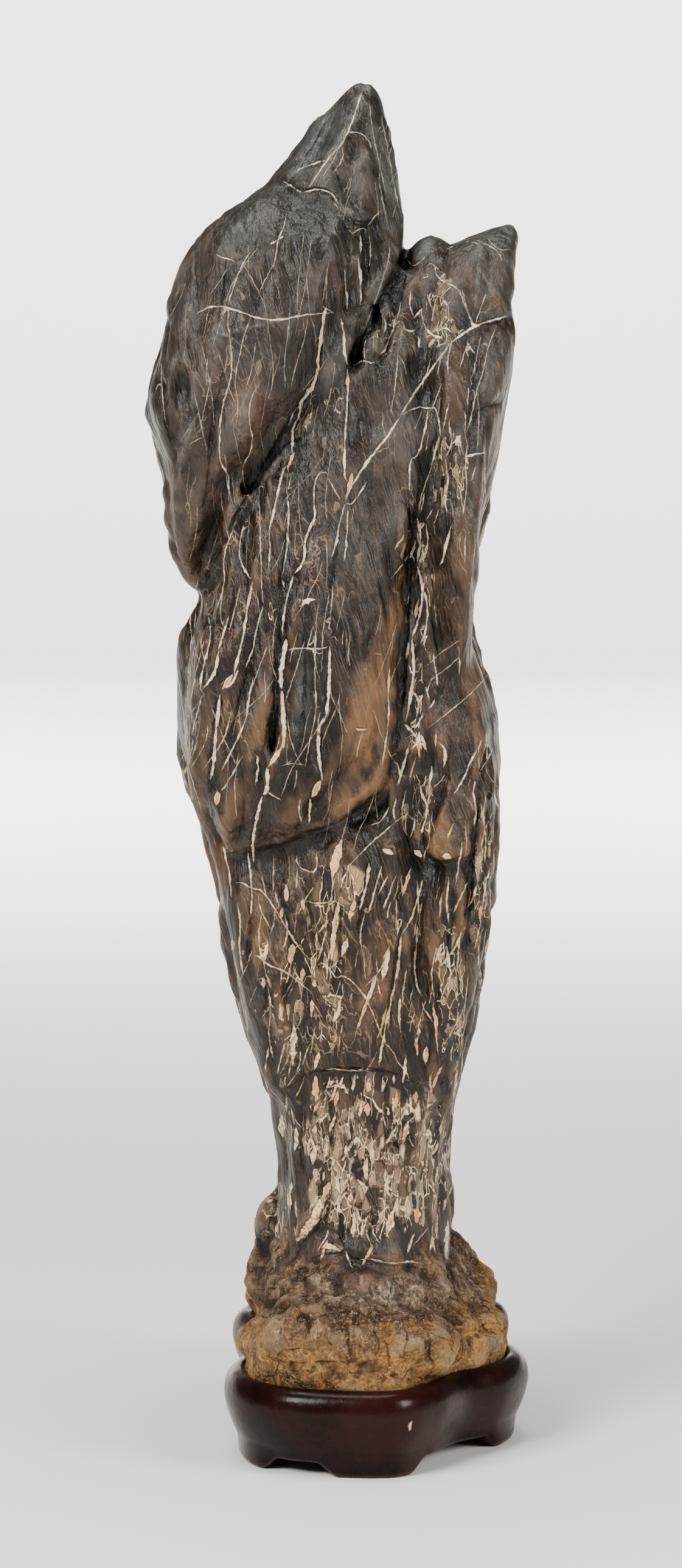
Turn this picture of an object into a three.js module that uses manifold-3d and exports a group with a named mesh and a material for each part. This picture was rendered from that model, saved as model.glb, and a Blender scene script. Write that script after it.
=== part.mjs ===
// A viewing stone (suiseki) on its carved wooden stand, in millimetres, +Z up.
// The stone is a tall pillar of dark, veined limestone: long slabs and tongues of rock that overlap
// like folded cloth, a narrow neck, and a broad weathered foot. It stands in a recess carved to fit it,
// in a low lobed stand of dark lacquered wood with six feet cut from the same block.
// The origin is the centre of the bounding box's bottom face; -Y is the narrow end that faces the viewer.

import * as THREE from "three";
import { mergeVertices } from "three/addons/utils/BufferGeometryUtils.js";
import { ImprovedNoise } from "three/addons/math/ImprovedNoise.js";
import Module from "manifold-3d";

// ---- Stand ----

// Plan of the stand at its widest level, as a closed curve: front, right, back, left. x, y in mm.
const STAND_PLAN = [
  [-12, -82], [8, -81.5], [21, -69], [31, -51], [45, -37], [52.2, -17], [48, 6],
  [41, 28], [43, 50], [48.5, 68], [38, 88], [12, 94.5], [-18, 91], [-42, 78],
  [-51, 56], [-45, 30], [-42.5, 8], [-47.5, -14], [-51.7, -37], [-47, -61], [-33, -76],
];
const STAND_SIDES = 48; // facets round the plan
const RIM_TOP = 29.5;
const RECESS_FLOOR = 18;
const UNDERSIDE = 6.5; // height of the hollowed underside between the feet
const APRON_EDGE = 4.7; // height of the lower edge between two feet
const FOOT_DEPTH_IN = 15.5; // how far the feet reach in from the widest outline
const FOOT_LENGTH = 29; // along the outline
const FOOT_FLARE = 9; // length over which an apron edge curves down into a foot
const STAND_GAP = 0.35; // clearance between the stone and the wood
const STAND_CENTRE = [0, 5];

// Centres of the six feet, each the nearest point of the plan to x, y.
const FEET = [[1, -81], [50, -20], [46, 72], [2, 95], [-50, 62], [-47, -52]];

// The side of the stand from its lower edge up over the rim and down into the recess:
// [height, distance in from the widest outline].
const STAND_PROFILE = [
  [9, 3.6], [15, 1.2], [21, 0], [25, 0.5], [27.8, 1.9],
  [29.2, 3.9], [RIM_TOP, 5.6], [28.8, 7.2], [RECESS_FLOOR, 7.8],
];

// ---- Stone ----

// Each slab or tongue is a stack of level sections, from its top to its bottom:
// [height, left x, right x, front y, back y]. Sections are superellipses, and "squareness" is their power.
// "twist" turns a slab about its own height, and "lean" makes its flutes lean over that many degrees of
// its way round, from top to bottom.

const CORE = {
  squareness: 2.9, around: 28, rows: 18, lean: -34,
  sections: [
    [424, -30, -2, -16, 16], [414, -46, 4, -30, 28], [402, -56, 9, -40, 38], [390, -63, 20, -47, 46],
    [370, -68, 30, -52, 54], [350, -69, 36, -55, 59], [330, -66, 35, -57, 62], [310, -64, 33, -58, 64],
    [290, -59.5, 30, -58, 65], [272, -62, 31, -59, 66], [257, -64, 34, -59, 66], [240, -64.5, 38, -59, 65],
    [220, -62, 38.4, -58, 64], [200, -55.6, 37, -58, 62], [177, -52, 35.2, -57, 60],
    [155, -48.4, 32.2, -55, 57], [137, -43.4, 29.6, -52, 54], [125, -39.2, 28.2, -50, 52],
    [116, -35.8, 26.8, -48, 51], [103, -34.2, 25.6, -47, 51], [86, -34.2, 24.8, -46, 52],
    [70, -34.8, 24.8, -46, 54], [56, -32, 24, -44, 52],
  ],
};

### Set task
Work out the number of lines in this listing that include the word "manifold". Reply with that number only.

### The response
2